The mainstream media is buying the spin on real estate and on inflation the same way it did on Iraq in the run-up to the war, reporting paint-by-the-numbers from well-placed sources: that the housing markets have found a bottom, that spring 2007 looks promising, that it’s a buyer’s market.

You want a buyer’s market? Just wait a while.

2 comments:

Anonymous said...

Todays herald ran a real estate piece (ad made to look like news section) on 20 nice 7,500 sq foot, 5 acre homes for sale in the Redlands. Lennar, of course. Oh, they are priced affordable.... 1 million... Trust me, I am going to look and see how my next paycheck will cover it...

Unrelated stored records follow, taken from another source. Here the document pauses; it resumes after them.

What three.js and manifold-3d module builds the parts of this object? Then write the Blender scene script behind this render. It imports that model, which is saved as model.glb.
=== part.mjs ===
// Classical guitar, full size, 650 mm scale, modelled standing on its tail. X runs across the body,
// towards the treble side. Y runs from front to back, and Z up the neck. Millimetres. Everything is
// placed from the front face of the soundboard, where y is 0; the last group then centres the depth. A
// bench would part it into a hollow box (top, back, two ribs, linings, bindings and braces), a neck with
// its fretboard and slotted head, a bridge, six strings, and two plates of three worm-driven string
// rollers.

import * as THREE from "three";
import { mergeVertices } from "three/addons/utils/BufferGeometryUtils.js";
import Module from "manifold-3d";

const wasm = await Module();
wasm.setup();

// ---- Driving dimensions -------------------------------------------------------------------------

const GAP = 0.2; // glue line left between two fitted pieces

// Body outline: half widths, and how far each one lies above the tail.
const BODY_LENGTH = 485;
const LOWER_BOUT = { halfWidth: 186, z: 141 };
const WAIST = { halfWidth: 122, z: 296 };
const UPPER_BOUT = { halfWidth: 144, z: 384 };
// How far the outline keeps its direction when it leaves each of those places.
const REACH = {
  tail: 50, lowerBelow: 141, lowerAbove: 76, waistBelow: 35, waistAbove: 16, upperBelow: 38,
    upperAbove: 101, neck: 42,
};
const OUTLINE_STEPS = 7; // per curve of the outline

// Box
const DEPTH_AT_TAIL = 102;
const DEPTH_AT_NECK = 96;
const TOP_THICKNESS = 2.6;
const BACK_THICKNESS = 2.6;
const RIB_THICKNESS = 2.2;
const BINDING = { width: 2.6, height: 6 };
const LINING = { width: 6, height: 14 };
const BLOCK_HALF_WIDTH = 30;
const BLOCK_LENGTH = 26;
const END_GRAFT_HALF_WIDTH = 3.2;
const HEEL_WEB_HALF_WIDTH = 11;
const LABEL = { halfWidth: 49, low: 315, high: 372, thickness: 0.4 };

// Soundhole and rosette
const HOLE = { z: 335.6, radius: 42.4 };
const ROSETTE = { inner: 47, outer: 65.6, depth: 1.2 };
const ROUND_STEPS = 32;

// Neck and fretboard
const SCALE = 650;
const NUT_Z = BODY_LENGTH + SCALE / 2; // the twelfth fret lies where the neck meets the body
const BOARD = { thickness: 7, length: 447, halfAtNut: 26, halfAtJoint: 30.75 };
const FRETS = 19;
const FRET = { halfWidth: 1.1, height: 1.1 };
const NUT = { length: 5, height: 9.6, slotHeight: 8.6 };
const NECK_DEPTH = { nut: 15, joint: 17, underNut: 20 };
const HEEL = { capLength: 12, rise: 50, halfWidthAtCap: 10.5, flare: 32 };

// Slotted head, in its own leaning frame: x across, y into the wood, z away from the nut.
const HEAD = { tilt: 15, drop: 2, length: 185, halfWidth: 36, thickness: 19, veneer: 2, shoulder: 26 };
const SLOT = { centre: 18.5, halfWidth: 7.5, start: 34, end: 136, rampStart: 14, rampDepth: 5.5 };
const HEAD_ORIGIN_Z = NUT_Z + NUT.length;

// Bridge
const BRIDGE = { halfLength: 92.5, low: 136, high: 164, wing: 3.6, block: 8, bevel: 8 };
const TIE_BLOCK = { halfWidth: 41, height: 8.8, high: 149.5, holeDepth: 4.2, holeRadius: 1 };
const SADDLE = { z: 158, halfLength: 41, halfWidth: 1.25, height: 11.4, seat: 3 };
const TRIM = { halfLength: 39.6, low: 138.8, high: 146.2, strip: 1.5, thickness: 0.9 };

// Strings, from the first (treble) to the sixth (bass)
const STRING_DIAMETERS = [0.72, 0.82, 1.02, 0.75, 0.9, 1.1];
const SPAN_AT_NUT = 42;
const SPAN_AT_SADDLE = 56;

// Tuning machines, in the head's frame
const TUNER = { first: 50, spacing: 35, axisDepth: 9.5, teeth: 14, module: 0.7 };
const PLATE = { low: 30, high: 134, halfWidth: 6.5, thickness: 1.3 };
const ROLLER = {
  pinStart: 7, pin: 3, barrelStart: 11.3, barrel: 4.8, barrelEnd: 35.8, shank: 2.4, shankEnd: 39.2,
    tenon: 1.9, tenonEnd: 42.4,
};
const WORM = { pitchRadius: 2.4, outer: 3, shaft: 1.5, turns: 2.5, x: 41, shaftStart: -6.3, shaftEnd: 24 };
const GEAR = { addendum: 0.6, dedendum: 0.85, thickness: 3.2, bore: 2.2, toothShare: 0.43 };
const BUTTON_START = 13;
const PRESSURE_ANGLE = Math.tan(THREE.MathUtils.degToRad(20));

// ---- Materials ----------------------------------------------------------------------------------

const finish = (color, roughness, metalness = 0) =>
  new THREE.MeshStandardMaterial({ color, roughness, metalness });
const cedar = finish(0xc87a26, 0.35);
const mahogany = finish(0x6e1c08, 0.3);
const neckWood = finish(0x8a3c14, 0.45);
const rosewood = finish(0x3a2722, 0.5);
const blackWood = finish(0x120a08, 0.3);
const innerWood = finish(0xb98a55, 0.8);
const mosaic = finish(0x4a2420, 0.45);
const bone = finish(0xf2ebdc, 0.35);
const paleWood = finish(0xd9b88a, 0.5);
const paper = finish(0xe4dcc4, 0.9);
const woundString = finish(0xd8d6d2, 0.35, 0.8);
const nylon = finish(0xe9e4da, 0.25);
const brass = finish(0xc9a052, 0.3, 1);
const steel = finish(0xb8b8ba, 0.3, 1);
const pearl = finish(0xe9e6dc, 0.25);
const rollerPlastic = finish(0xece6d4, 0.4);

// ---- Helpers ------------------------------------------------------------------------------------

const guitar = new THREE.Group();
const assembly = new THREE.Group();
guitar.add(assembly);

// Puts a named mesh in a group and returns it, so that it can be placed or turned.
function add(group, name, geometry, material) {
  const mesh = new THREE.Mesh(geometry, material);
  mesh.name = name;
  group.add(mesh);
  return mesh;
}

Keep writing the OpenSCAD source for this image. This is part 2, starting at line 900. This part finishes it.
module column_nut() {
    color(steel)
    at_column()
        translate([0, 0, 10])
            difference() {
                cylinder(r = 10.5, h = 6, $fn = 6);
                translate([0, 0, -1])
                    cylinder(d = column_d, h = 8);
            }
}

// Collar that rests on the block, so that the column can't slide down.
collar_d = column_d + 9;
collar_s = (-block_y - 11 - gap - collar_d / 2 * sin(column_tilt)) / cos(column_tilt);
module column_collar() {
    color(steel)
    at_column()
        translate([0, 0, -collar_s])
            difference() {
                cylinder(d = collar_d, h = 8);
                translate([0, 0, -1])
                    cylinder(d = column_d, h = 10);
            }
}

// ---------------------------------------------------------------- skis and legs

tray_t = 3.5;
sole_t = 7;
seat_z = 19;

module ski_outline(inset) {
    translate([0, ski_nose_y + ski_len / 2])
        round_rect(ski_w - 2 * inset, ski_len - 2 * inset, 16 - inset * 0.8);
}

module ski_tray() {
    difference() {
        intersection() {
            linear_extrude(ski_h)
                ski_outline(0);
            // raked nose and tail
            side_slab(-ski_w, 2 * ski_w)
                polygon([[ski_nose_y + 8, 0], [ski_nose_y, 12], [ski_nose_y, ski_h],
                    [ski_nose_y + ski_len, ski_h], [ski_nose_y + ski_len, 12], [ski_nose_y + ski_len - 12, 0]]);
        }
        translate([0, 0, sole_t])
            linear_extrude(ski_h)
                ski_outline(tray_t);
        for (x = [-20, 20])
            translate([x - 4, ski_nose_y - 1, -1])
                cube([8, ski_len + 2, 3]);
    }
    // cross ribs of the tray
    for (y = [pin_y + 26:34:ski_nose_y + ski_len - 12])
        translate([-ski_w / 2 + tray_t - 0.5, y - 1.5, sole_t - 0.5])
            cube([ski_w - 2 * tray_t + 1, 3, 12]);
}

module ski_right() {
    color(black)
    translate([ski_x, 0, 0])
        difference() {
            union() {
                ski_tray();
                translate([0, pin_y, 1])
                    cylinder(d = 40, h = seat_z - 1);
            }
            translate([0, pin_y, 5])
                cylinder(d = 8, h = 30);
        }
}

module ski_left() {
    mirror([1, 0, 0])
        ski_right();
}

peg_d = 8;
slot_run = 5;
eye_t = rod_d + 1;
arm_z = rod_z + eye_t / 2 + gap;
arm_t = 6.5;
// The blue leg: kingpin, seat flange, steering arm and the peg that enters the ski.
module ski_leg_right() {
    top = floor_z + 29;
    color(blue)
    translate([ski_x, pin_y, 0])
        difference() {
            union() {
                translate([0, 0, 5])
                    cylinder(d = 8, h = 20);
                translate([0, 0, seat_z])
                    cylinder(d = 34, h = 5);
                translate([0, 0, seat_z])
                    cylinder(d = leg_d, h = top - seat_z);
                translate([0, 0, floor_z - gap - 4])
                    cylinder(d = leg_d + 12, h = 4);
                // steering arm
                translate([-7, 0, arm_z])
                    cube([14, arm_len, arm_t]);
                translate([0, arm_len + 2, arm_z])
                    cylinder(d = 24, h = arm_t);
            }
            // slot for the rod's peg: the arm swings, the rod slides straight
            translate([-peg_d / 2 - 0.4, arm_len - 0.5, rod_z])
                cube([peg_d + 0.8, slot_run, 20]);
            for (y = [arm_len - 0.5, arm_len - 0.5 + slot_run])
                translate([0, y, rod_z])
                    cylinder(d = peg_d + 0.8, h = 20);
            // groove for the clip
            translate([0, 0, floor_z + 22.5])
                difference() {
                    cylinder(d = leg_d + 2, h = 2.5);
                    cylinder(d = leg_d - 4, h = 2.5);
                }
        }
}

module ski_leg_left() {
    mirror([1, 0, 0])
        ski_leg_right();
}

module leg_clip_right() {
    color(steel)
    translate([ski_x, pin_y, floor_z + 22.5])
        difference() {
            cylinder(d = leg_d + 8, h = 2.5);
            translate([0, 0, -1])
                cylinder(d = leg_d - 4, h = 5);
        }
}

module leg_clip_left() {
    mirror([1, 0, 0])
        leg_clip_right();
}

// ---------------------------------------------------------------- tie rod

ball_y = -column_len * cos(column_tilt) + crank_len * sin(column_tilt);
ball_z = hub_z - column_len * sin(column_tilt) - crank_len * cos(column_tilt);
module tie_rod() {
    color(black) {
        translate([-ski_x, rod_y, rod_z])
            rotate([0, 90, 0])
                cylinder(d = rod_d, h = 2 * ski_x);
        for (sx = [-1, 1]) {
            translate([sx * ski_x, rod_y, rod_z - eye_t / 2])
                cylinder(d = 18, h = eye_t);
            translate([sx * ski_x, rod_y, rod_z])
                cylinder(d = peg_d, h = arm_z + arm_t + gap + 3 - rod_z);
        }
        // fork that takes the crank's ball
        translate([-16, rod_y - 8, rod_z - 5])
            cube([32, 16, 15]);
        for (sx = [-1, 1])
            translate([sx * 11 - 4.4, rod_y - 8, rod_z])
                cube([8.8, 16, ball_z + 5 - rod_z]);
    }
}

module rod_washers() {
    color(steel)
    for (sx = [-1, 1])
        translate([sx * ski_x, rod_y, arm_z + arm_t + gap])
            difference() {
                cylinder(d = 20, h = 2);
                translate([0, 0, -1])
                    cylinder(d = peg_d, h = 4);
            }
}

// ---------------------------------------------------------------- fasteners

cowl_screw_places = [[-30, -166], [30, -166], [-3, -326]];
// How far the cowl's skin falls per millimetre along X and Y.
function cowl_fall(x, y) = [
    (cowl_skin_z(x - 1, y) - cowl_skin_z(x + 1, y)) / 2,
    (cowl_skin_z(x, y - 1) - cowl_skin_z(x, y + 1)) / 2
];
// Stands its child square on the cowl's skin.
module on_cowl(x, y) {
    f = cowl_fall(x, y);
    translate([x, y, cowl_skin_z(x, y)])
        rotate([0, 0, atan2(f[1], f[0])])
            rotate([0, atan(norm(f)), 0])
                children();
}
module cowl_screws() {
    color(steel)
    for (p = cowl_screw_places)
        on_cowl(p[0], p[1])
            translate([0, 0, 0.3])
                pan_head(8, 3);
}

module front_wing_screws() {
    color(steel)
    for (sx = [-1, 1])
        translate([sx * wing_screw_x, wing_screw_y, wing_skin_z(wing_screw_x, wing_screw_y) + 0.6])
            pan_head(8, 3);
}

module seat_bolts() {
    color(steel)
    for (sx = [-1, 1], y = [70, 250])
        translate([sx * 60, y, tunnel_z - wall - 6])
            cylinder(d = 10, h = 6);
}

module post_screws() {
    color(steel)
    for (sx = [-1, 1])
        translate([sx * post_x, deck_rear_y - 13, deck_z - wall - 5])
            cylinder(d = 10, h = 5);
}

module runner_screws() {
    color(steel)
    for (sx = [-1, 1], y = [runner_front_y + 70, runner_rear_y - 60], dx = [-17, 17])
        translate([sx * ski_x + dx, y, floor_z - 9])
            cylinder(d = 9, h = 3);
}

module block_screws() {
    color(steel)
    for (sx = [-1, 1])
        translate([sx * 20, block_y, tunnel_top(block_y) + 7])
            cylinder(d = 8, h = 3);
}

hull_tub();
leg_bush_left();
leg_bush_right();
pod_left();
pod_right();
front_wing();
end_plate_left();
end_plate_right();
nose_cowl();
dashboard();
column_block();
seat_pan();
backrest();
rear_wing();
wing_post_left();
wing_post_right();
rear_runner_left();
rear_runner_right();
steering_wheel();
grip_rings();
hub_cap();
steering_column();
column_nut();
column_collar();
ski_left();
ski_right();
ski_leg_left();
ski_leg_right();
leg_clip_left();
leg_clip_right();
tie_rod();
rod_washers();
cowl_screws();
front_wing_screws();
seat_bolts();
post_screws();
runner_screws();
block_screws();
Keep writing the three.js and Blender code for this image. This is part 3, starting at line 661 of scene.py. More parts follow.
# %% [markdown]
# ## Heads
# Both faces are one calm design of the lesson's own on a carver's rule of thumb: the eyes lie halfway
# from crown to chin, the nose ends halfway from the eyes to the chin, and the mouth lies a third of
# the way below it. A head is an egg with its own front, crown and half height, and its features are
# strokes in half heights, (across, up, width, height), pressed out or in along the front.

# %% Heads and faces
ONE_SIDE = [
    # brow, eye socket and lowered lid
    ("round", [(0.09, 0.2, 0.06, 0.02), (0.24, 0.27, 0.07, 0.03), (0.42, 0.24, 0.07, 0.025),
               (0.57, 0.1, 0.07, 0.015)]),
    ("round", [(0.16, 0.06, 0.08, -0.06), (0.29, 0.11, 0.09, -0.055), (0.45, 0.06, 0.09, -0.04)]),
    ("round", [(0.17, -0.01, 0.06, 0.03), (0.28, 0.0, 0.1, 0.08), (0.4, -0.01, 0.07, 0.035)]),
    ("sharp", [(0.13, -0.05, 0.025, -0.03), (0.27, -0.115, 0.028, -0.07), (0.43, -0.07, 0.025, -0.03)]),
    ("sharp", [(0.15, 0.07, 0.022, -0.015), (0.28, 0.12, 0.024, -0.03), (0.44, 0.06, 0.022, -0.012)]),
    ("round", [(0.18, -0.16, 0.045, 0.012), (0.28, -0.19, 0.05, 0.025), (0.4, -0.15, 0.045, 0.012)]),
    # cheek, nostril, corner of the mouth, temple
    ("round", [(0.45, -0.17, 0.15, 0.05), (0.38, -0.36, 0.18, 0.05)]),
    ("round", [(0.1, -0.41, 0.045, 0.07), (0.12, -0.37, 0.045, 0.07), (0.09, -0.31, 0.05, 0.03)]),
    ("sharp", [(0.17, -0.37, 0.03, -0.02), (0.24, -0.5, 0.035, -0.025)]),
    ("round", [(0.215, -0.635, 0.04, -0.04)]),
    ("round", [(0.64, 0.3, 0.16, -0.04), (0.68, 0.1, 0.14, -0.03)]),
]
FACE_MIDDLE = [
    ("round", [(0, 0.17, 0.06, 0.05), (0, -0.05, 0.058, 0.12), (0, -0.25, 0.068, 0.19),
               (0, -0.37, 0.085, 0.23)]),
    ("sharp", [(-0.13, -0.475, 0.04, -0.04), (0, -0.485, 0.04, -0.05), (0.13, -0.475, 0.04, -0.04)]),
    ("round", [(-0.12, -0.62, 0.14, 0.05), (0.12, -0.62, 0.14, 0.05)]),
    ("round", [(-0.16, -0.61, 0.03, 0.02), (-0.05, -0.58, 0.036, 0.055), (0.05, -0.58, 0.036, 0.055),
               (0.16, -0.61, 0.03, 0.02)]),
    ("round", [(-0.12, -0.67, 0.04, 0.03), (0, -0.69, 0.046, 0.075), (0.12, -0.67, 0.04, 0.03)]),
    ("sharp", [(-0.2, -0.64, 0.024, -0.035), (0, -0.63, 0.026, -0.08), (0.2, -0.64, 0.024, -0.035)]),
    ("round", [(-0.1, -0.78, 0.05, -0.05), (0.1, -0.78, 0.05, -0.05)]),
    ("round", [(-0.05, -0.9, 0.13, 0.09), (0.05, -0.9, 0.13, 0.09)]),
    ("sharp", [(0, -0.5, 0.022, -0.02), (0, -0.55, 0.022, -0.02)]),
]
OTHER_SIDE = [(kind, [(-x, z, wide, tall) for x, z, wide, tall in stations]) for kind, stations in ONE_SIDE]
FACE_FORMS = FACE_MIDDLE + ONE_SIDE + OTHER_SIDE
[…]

Duh, I can't even replace my old cars here (130k and 160 k on the odometer), because the paycheck isn't changing, but the house insurance and everything I need to have to run a family is has gone way up.

Just as an aside, Probation Officers with the state make 23k and have a case load of 80+, with a BA and 20 years experience. The bad guys they monitor probably have more of an income than that. How can we expect them to live on that?

Yes, I guess we don't know that things are so great for us.

(Don't forget that an auto maker announced yesterday that it is laying off 13,000 people and that is my fault. I have not done my part by buying a car that I can't afford.)

Anonymous said...

The Herald has a stake in the condo market so why should anyone trust its reporting on the issue? Remember that the Herald requested approval from the City of Miami for three 64 story condo towers right on and near its Biscayne Bay headquarters. Two of those towers were approved without any mention by the Herald or the developers of the impending condo crash - a crash that anyone vaguely familiar with the real estate market was awarte of for months.